[Records with modeling code]
□ □ □ □ □ □ □
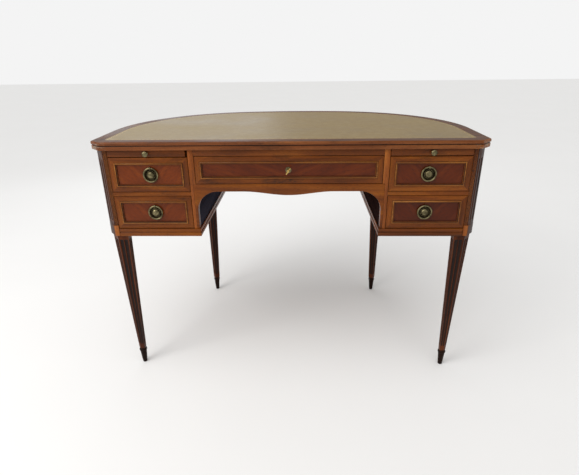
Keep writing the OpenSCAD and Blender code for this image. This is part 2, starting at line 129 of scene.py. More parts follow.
def tone(r, g, b):
    """A colour from its 0 to 255 screen values."""
    def linear(c):
        c /= 255
        return c / 12.92 if c <= 0.04045 else ((c + 0.055) / 1.055) ** 2.4
    return (linear(r), linear(g), linear(b), 1)


class Finish:
    """A material under construction: its nodes and the links between them."""

    def __init__(self, name, roughness=0.5, metallic=0.0, coat=0.0, coat_roughness=0.1, specular=0.5):
        self.material = bpy.data.materials.new(name)
        self.material.use_nodes = True
        self.tree = self.material.node_tree
        self.surface = self.tree.nodes["Principled BSDF"]
        self.surface.inputs["Roughness"].default_value = roughness
        self.surface.inputs["Metallic"].default_value = metallic
        self.surface.inputs["Coat Weight"].default_value = coat
        self.surface.inputs["Coat Roughness"].default_value = coat_roughness
        self.surface.inputs["Specular IOR Level"].default_value = specular
        self.place = self.node("ShaderNodeTexCoord").outputs["Object"]

    def node(self, kind, **settings):
        made = self.tree.nodes.new(kind)
        for key, value in settings.items():
            setattr(made, key, value)
        return made

    def link(self, output, socket):
        self.tree.links.new(output, socket)
        return self

    def mapped(self, scale=(1, 1, 1), turn=(0, 0, 0), centre=(0, 0, 0), source=None):
        """Coordinates moved to a centre, then turned, then scaled."""
        moved = self.node("ShaderNodeMapping", vector_type="POINT")
        moved.inputs["Location"].default_value = [-c for c in centre]
        self.link(source or self.place, moved.inputs["Vector"])
        turned = self.node("ShaderNodeMapping", vector_type="POINT")
        turned.inputs["Rotation"].default_value = turn
        self.link(moved.outputs["Vector"], turned.inputs["Vector"])
        scaled = self.node("ShaderNodeMapping", vector_type="POINT")
        scaled.inputs["Scale"].default_value = scale
        self.link(turned.outputs["Vector"], scaled.inputs["Vector"])
        return scaled.outputs["Vector"]

    def mirrored(self, centre_x):
        """Coordinates whose x is the distance from a middle line, as in matched leaves."""
        parts = self.node("ShaderNodeSeparateXYZ")
        self.link(self.place, parts.inputs[0])
        shifted = self.math("SUBTRACT", parts.outputs["X"], centre_x)
        joined = self.node("ShaderNodeCombineXYZ")
        self.link(self.math("ABSOLUTE", shifted), joined.inputs["X"])
        self.link(parts.outputs["Y"], joined.inputs["Y"])
        self.link(parts.outputs["Z"], joined.inputs["Z"])
        return joined.outputs[0]

    def noise(self, vector, scale=1.0, detail=4.0, rough=0.5, bend=0.0):
        made = self.node("ShaderNodeTexNoise")
        self.link(vector, made.inputs["Vector"])
        made.inputs["Scale"].default_value = scale
        made.inputs["Detail"].default_value = detail
        made.inputs["Roughness"].default_value = rough
        made.inputs["Distortion"].default_value = bend
        return made.outputs["Fac"]

    def ramp(self, factor, *stops):
        """Each stop is (position, colour or grey value)."""
        made = self.node("ShaderNodeValToRGB")
        self.link(factor, made.inputs["Fac"])
        marks = made.color_ramp.elements
        while len(marks) < len(stops):
            marks.new(0.5)
        for mark, (position, colour) in zip(marks, stops):
            mark.position = position
            mark.color = colour if isinstance(colour, tuple) else (colour, colour, colour, 1)
        return made.outputs["Color"]

    def math(self, operation, a, b=None):
        made = self.node("ShaderNodeMath", operation=operation)
        for socket, value in zip(made.inputs, (a, b)):
            if isinstance(value, (int, float)):
                socket.default_value = value
            elif value is not None:
                self.link(value, socket)
        return made.outputs[0]

    def mix(self, factor, a, b, blend="MIX"):
        made = self.node("ShaderNodeMix", data_type="RGBA", blend_type=blend)
        for socket, value in zip((made.inputs[0], made.inputs[6], made.inputs[7]), (factor, a, b)):
            if isinstance(value, (int, float, tuple)):
                socket.default_value = value
            else:
                self.link(value, socket)
        return made.outputs[2]

    def bump(self, height, strength, depth):
        made = self.node("ShaderNodeBump")
        made.inputs["Strength"].default_value = strength
        made.inputs["Distance"].default_value = depth
        self.link(height, made.inputs["Height"])
        self.link(made.outputs["Normal"], self.surface.inputs["Normal"])

    def colour(self, output):
        self.link(output, self.surface.inputs["Base Color"])

    def rough(self, output):
        self.link(output, self.surface.inputs["Roughness"])


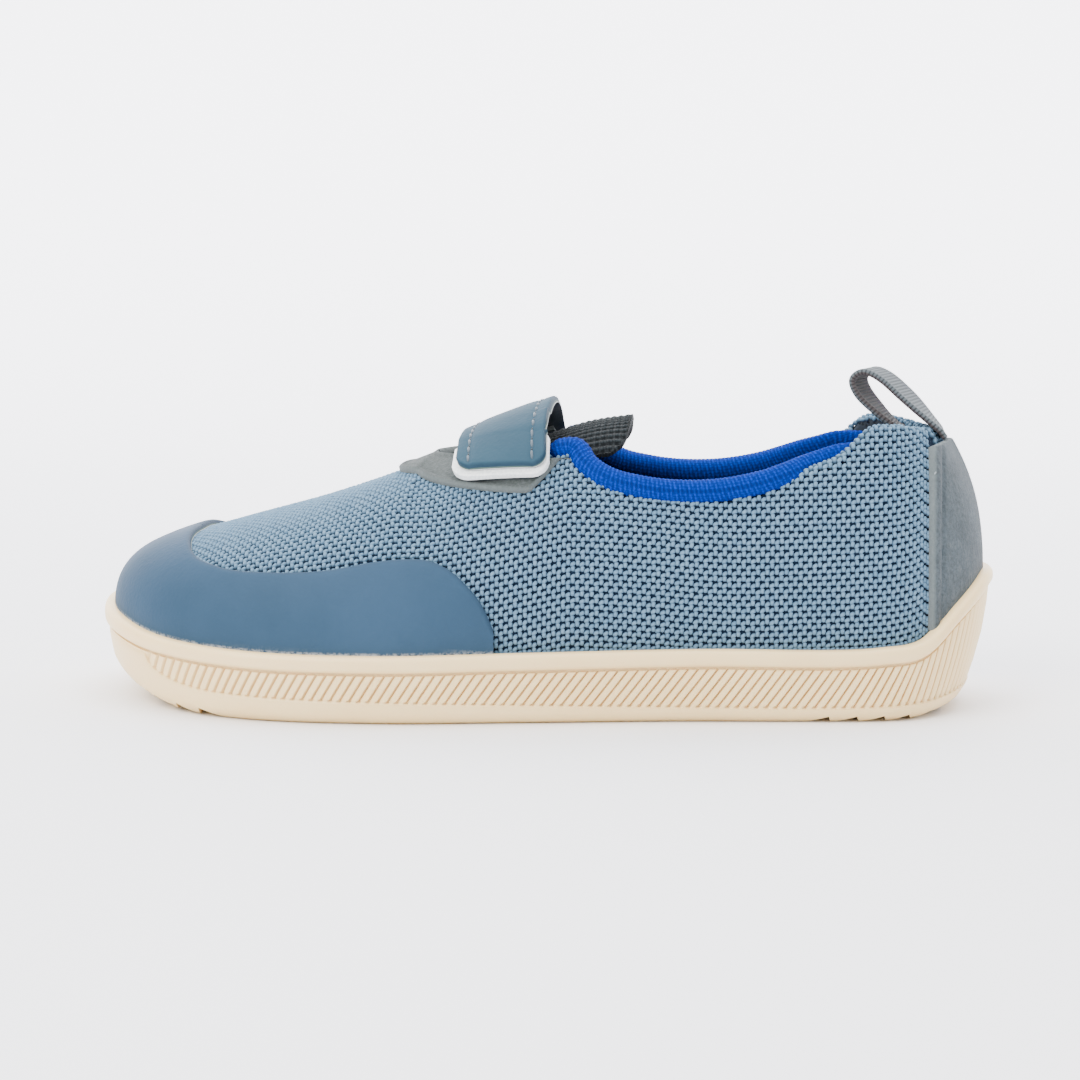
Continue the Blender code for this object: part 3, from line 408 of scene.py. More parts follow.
def floor_height(ring):
    """Height of the floor inside the sole."""
    return ground(ring) + SOLE_THICKNESS


def side_inset(ring, height):
    """How far the sole's side lies inside its outermost line at a height."""
    t = np.abs(ring)
    share = np.clip(1 - height / rim_height(ring), 0, 1)
    rounding = SOLE_WALL * through(SIDE, 7, t)
    corner = np.clip(1 - (height - ground(ring)) / rounding, 0, 1)
    return BEAD_PROUD + SOLE_WALL * through(SIDE, 6, t) * share**2 + rounding * corner**2.2


RIM_INSET = BEAD_PROUD + SOLE_WALL


def foot_inset(ring):
    """How far the upper's foot lies inside the outermost line of the sole."""
    share = np.clip(1 - floor_height(ring) / rim_height(ring), 0, 1)
    return RIM_INSET + SOLE_WALL * through(SIDE, 6, np.abs(ring)) * share**2


def ridge(along):
    """Height of the ridge of the last, its place across, and its slope along X."""
    step = 1e-3
    height = TOE_HEIGHT + (INSTEP_HEIGHT - TOE_HEIGHT) * through(RIDGE, 1, along, False)
    ahead = TOE_HEIGHT + (INSTEP_HEIGHT - TOE_HEIGHT) * through(RIDGE, 1, along + step, False)
    across = BALL_WIDTH * through(RIDGE, 2, along) - MIDDLE_Y
    return height, across, (height - ahead) / (step * SOLE_LENGTH)


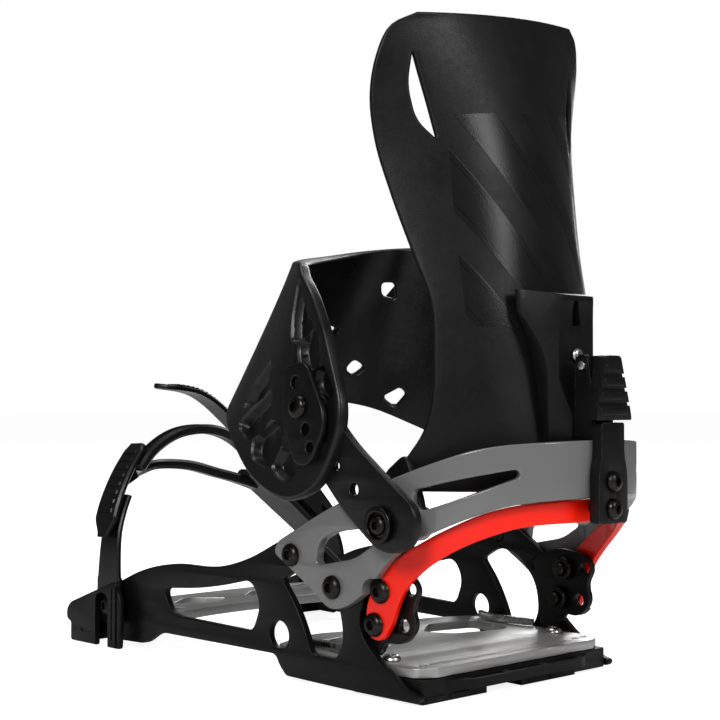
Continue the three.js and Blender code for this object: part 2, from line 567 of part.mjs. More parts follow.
// ---------------------------------------------------------------- ankle strap
const PAD_THICK = 5;
const PAD_LOW = spline([[-69, -57, 71.5], [-69, -42, 69], [-68, -24, 75.5], [-63, -6, 87], [-53, 13, 98],
  [-35, 31, 105], [-8, 42, 108], [20, 42, 107.5], [42, 30, 103], [56, 11, 94], [62, -12, 85], [64, -32, 79]]);
const PAD_HIGH = spline([[-63, -60, 158], [-59, -46, 158], [-51, -29, 159], [-38, -12, 161.5], [-20, 4, 165],
  [4, 15, 169], [28, 19, 173], [46, 14, 175], [57, 1, 174.5], [62, -16, 171], [63.5, -32, 166]]);

function padPoint(u, v, offset) {
  const low = PAD_LOW.getPointAt(u);
  const high = PAD_HIGH.getPointAt(u);
  const along = PAD_LOW.getTangentAt(u).add(PAD_HIGH.getTangentAt(u));
  const up = high.clone().sub(low);
  const inward = new THREE.Vector3().crossVectors(up, along).normalize();
  const rearBulge = -15 * Math.sin(Math.PI * v ** 0.75) * THREE.MathUtils.smoothstep(0.12 - u, 0, 0.12);
  const point = low.addScaledVector(up, v);
  point.y += rearBulge;
  return point.addScaledVector(inward, offset);
}

const MOUNT_BOLT = { y: -54, z: 103 };
const MOUNT_OUT = -70.6;            // mount plate's outer face at its bolt
const MOUNT_LEAN = 0.09;            // radians the plate leans inward with the pad
// Rear edge of the pad's near end, which sweeps forward towards the top.
const PAD_CORNER = [[-110, 175, 0], [-22, 175, 0], [-34, 158.5, 8], [-48.5, 146, 14], [-59, 134, 14],
  [-68, 115, 14], [-73.5, 103, 10], [-110, 90, 0]];
// Pocket in the pad's inner face that seats the strap arm's upper end.
const ARM_POCKET = [[-76, 58, 1], [-60, 71, 8], [-43, 88, 4], [-43, 113, 4], [-62, 113, 4], [-82, 92, 4]];

function anklePad() {
  const shell = bent((u, v, w) => padPoint(u, v, -w * PAD_THICK), 30, 4);
  const pocket = slab(outline(ARM_POCKET), -STRAP_INNER_X - STRAP_THICK - GAP, -55);
  const corner = slab(outline(PAD_CORNER), -90, -30, 6);
  return cut(shell, pocket, corner, rod(3.2, -90, -50, MOUNT_BOLT.y, MOUNT_BOLT.z));
}

function ankleArm() {
  const shape = outline([[-109, 68, 8], [-106, 55, 9], [-91, 52, 8], [-70, 67, 10], [-47, 91, 8],
    [-47, 109, 6], [-59, 109, 6], [-74, 92, 10], [-94, 78, 10]]);
  const holes = [circle(PIVOT_Y, PIVOT_Z, 3.3), circle(MOUNT_BOLT.y, MOUNT_BOLT.z, 3.2), circle(-77, 74, 2.2)];
  const arm = slab(withHoles(shape, holes), -STRAP_INNER_X - STRAP_THICK, -STRAP_INNER_X, 6);
  const boss = withHoles(circle(PIVOT_Y, PIVOT_Z, 7.5, THREE.Shape), [circle(PIVOT_Y, PIVOT_Z, 3.3)]);
  return join(arm, slab(boss, -STRAP_INNER_X - 1, -STRAP_INNER_X + 1.4, 8));
}

function ankleMountPlate() {
  const shape = outline([[-44, 118, 4], [-56, 120, 5], [-70, 98, 8], [-62, 82, 5], [-54, 82, 6], [-45, 98, 8]]);
  const holes = [circle(MOUNT_BOLT.y, MOUNT_BOLT.z, 3.2), circle(-51, 112, 2.2), circle(-58.5, 95, 2.2),
    circle(-61.5, 88.5, 2)];
  return slab(withHoles(shape, holes), MOUNT_OUT, MOUNT_OUT + 2.4);
}

// Leans a piece on the pad's outer face to follow the pad's slope.
function leanOnPad(geometry) {
  const turn = new THREE.Matrix4().makeRotationY(MOUNT_LEAN);
  geometry.translate(-MOUNT_OUT, 0, -MOUNT_BOLT.z).applyMatrix4(turn);
  return geometry.translate(MOUNT_OUT, 0, MOUNT_BOLT.z);
}

// The far strap carries its ladder teeth on the outer face, from the pivot to its free tail.
const ANKLE_BUCKLE = {
  origin: vec(64.2, 6.6, 131),
  along: vec(-0.212, 0.671, 0.71).normalize(),
};
ANKLE_BUCKLE.outward = vec(0.953, 0.302, 0);
ANKLE_BUCKLE.outward.addScaledVector(ANKLE_BUCKLE.along, -ANKLE_BUCKLE.outward.dot(ANKLE_BUCKLE.along)).normalize();

function onBuckle({ origin, along, outward }, forward, out) {
  return origin.clone().addScaledVector(along, forward).addScaledVector(outward, out);
}

function toothed(strap, curve, facing, from, to, count, width) {
  const teeth = [];
  for (let i = 0; i < count; i += 1) {
    const u = from + (to - from) * i / (count - 1);
    const tangent = curve.getTangent(u);
    const out = facing(u).clone().addScaledVector(tangent, -facing(u).dot(tangent)).normalize();
    const across = new THREE.Vector3().crossVectors(out, tangent);
    const tooth = bent((a, b, c) => vec(a * 2 - 1, (b - 0.5) * width, c * 1.4 - 0.4 + (a - 1) * c), 1);
    tooth.applyMatrix4(new THREE.Matrix4().makeBasis(tangent, across, out).setPosition(
      curve.getPoint(u).addScaledVector(out, LADDER_THICK / 2)));
    teeth.push(tooth);
  }
  return join(strap, ...teeth);
}

const LADDER_THICK = 2.2;

function ankleLadder() {
  const arm = outline([[-101, 66, 7], [-98, 54, 8], [-86, 53, 7], [-70, 66, 8], [-64, 78, 6], [-74, 86, 6],
    [-92, 76, 8]]);
  const plate = slab(withHoles(arm, [circle(PIVOT_Y, PIVOT_Z, 3.3)]), STRAP_INNER_X, STRAP_INNER_X + STRAP_THICK, 6);
  const boss = withHoles(circle(PIVOT_Y, PIVOT_Z, 7.5, THREE.Shape), [circle(PIVOT_Y, PIVOT_Z, 3.3)]);
  const curve = new THREE.CatmullRomCurve3([vec(62.9, -76, 74), vec(64.5, -62, 86), vec(68, -42, 99),
    vec(71, -24, 109), onBuckle(ANKLE_BUCKLE, -15, 3.3), onBuckle(ANKLE_BUCKLE, 0, 3.3),
    onBuckle(ANKLE_BUCKLE, 15, 3.3), onBuckle(ANKLE_BUCKLE, 38, 4)], false, 'centripetal');
  const facing = (u) => vec(1, 0, 0).lerp(ANKLE_BUCKLE.outward, THREE.MathUtils.smoothstep(u, 0.2, 0.6));
  const strap = ribbon(curve, facing, (u) => (u < 0.94 ? 15 : 10), LADDER_THICK, 24);
  const seated = join(plate, slab(boss, STRAP_INNER_X - 1.4, STRAP_INNER_X + 1, 8), strap);
  return toothed(seated, curve, facing, 0.4, 0.92, 10, 11);
}

function ankleStrap() {
  add('ankle_strap_arm', ankleArm(), BLACK_PLASTIC);
  add('ankle_pad', anklePad(), BLACK_FOAM);
  add('ankle_mount_plate', leanOnPad(ankleMountPlate()), BLACK_PLASTIC);
  const bolt = buttonBolt({ head: 4.4, dome: 2.2, shank: 2.4 }, 9).rotateZ(Math.PI);
  bolt.translate(MOUNT_OUT - GAP / 2, MOUNT_BOLT.y, MOUNT_BOLT.z);
  add('ankle_mount_bolt', leanOnPad(bolt), BOLT_BLACK);
  buckle('ankle', ANKLE_BUCKLE.origin, ANKLE_BUCKLE.along, ANKLE_BUCKLE.outward);
  add('ankle_ladder', ankleLadder(), BLACK_PLASTIC);
}

// ---------------------------------------------------------------- toe strap
const toeFacing = (centreX, centreZ) => (curve) => (u) => {
  const point = curve.getPoint(u);
  return vec(point.x - centreX, 0, point.z - centreZ).normalize();
};
const toeOut = toeFacing(0, 34);
const toeInnerX = halfWidth(TOE_PIVOT_Y) + 1.95;

function toeAdjustStrap() {
  const curve = spline([[-toeInnerX, 80, 24], [-toeInnerX, 80, 34], [-63.4, 80.5, 48], [-60.4, 81, 57],
    [-57, 81.5, 64]]);
  const strap = ribbon(curve, toeOut(curve), (u) => 17 - 6 * u, 2.2, 12);
  const base = outline([[TOE_PIVOT_Y - 9, 9, 7], [TOE_PIVOT_Y + 9, 9, 7], [TOE_PIVOT_Y + 8.6, 30, 2],
    [TOE_PIVOT_Y - 8.6, 30, 2]]);
  const eye = slab(base, -toeInnerX - 1.1, -toeInnerX + 1.1);
  const holes = [rod(BOLT.hole + 1, -90, -50, TOE_PIVOT_Y, TOE_PIVOT_Z), rod(1.8, -80, -50, 80.5, 38),
    rod(1.8, -80, -50, 80.5, 47)];
  return cut(join(strap, eye), ...holes);
}

function toeSlider() {
  const curve = spline([[-68, 80.5, 46.5], [-64.4, 81, 60], [-57.6, 82, 73.6], [-48.6, 83, 86]]);
  return ribbon(curve, toeOut(curve), (u) => 16 - 3 * u, 2.6, 8);
}

function toeCap() {
  const upper = spline([[-50.6, 80, 76], [-43.4, 80, 84], [-30, 80.5, 91], [-12, 81, 92.5], [2, 82, 88.5],
    [14, 83, 80], [25, 84, 68]]);
  const lower = spline([[-51.6, 85, 71.6], [-45, 90, 73.5], [-32, 95, 76.3], [-12, 97, 75.5], [4, 96.5, 71.5],
    [15, 95, 68.5], [25, 93, 65]]);
  const far = spline([[17, 87, 71.5], [24, 87, 66.3], [34, 86.8, 58.2], [45, 86.2, 49.1], [55.5, 85.5, 40.4]]);
  const bands = [upper, lower].map((curve) => ribbon(curve, toeOut(curve), () => 8, 4.4, 18));
  const plate = ribbon(far, toeOut(far), (u) => 26 - 6 * u, 3.2, 10);
  return join(bands[0], bands[1], plate);
}

const TOE_BUCKLE = {
  origin: vec(47, 86.2, 52),
  along: vec(-0.77, 0, 0.64).normalize(),
  outward: vec(0.64, 0, 0.77).normalize(),
};

function toeLadder() {
  const curve = new THREE.CatmullRomCurve3([vec(toeInnerX, 80, 23), vec(toeInnerX, 80.5, 30),
    vec(64.4, 82.5, 37), onBuckle(TOE_BUCKLE, -16, 4.2), onBuckle(TOE_BUCKLE, 0, 3.3),
    onBuckle(TOE_BUCKLE, 15, 3.3), vec(22, 87.5, 80), vec(6, 89, 96.5), vec(-12, 90, 109),
    vec(-34, 91, 112.5)], false, 'centripetal');
  const facing = toeOut(curve);
  const strap = ribbon(curve, facing, (u) => (u < 0.97 ? 14 : 8), LADDER_THICK, 28);
  const base = outline([[TOE_PIVOT_Y - 9, 9, 7], [TOE_PIVOT_Y + 9, 9, 7], [TOE_PIVOT_Y + 7.6, 30, 2],
    [TOE_PIVOT_Y - 7.6, 30, 2]]);
  const eye = slab(base, toeInnerX - 1.1, toeInnerX + 1.1);
  const hole = rod(BOLT.hole + 1, 50, 90, TOE_PIVOT_Y, TOE_PIVOT_Z);
  return toothed(cut(join(strap, eye), hole), curve, facing, 0.36, 0.9, 16, 10);
}

function toeStrap() {
  add('toe_adjust_strap', toeAdjustStrap(), BLACK_PLASTIC);
  add('toe_slider', toeSlider(), BLACK_PLASTIC);
  add('toe_cap', toeCap(), BLACK_PLASTIC);
  buckle('toe', TOE_BUCKLE.origin, TOE_BUCKLE.along, TOE_BUCKLE.outward);
  add('toe_ladder', toeLadder(), BLACK_PLASTIC);
  for (const { label, sign } of SIDES) {
    const bolt = buttonBolt({ head: 4, dome: 1.8, shank: 3 }, 6);
    if (sign < 0) bolt.rotateZ(Math.PI);
    const seat = sign * (toeInnerX + 1.1 + GAP);
    add(`toe_strap_bolt_${label}`, bolt, BOLT_BLACK).position.set(seat, TOE_PIVOT_Y, TOE_PIVOT_Z);
  }
}

chassisSides();
decks();
hoops();
highbackGroup();
ankleStrap();
toeStrap();

export default model;
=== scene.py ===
"""Looks of a splitboard touring binding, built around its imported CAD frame.

Sizes and places are in millimetres of the row frame, and meshes are stored in metres.
"""

import json
import math

import bmesh
import bpy
import numpy as np
from mathutils import Matrix, Vector


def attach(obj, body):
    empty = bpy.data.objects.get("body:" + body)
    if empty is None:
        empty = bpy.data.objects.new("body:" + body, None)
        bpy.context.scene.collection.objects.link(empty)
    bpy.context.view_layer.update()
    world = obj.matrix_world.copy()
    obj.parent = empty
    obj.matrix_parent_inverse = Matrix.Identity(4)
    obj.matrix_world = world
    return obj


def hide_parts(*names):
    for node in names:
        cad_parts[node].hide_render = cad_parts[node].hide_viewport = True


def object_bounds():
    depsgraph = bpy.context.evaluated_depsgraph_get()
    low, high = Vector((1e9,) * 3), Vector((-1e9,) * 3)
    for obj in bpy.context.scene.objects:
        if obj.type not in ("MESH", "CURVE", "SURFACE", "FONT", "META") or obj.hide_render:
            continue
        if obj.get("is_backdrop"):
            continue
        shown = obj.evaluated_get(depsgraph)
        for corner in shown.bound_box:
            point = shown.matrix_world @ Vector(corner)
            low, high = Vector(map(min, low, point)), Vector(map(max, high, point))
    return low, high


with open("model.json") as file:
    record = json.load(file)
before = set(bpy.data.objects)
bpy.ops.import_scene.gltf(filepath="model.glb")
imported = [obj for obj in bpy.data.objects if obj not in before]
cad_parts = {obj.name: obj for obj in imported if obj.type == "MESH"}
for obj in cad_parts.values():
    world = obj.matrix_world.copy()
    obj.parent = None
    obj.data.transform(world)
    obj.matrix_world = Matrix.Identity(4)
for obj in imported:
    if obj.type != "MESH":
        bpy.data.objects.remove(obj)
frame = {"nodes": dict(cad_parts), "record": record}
cad_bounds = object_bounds()
BODIES = frame["record"]["behaviour"]["bodies"]
BODY_OF = {node: body for body, nodes in BODIES.items() for node in nodes}
SLOT_OF = {part["node"]: part["material_slot"] for part in frame["record"]["subparts"]}

# ---------------- driving dimensions
HALF_WIDTH = 58.9          # outer half width of the chassis at y = 0
FLARE = 0.05               # growth of the half width for each mm towards the toe
PLATE = 3                  # thickness of the side plates
GAP = 0.3                  # clearance between pieces
HOOP_CENTRE_Y = -77        # centre of the hoops' half circle
HOOP_THICK = 4
PIVOT = (-91, 62.5)        # y and z of the highback and ankle strap pivot
TOE_PIVOT = (80, 17)       # y and z of the toe strap pivot
HOOP_BOLTS = ((-39, 48), (-61, 38))
LEG_BOLTS = ((-81, 38), (-78, 26))
LEG_NUT_OUT = -10.3        # outboard distance of the nuts on the inner brackets
LINK_SCREW_Z, LINK_RIVET_Z = 77, 67.5
LINK_REAR_Y = -140.9
REAR_DECK_TOP = 12
FRONT_DECK_TOP = 15.5
DECK_SCREW = (45, -76)
EAR_INNER_X, EAR_OUTER_X = 47.8, 51.1
STRAP_NUT_X = 44.9
STRAP_INNER_X = 61
STRAP_THICK = 3.5
TOE_INNER_X = HALF_WIDTH + FLARE * TOE_PIVOT[0] + 1.95
TOE_EYE_HALF = 1.1         # half the thickness of the toe strap's eyes
MM = 0.001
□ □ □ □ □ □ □
WHAT THE TASK ASKS: Include the first line, the line containing "under construction: its", and every line between them, copied exactly from the material above; output no other line.

EXPECTED ANSWER:
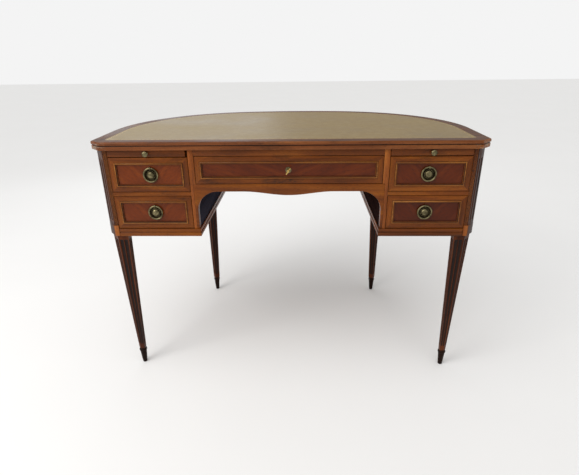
Keep writing the OpenSCAD and Blender code for this image. This is part 2, starting at line 129 of scene.py. More parts follow.
def tone(r, g, b):
    """A colour from its 0 to 255 screen values."""
    def linear(c):
        c /= 255
        return c / 12.92 if c <= 0.04045 else ((c + 0.055) / 1.055) ** 2.4
    return (linear(r), linear(g), linear(b), 1)


class Finish:
    """A material under construction: its nodes and the links between them."""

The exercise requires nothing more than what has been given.